Luftsicherheitsgesetz

Hintergrund:
Das neue Luftsicherheitsgesetz ermöglicht als letzten Ausweg den Abschuss von Passagierflugzeugen, die von Terroristen als Waffe benutzt werden. Bundespräsident Horst Köhler hält das Gesetz für verfassungsrechtlich bedenklich.

 

Ethisches Doppeldenk

von Dirk Maxeiner und Michael Miersch

„Sie spazieren nachts mit ihrer Freundin durch einen Park. Plötzlich erscheinen drei Männer mir Messern und wollen ihnen und ihrer Begleitung offenbar Gewalt antun. Sie haben zufällig eine Pistole dabei.

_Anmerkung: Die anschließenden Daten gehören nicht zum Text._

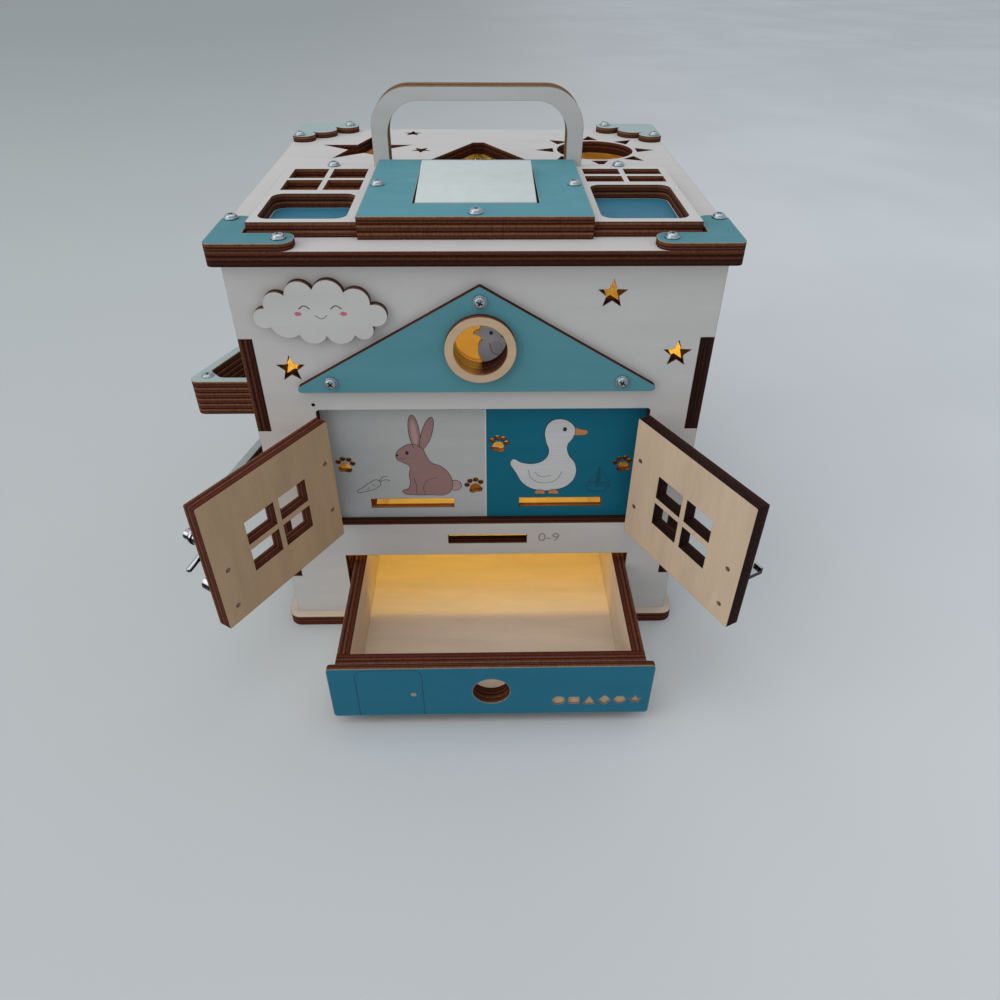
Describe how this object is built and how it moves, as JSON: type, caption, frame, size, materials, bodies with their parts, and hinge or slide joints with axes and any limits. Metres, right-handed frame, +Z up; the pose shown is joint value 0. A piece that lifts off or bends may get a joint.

Wie reagieren Sie?“ So lautete die klassische Frage, die alle ehemaligen Wehrdienstverweigerer kennen, die sich noch einer Gewissensprüfung unterziehen mussten. Die richtige Antwort musste heißen: Man würde aus Respekt vor dem Leben der Angreifer nicht zur Waffe greifen. Wer einräumte, in dieser Extremsituation womöglich zu schießen, war schon durchgefallen.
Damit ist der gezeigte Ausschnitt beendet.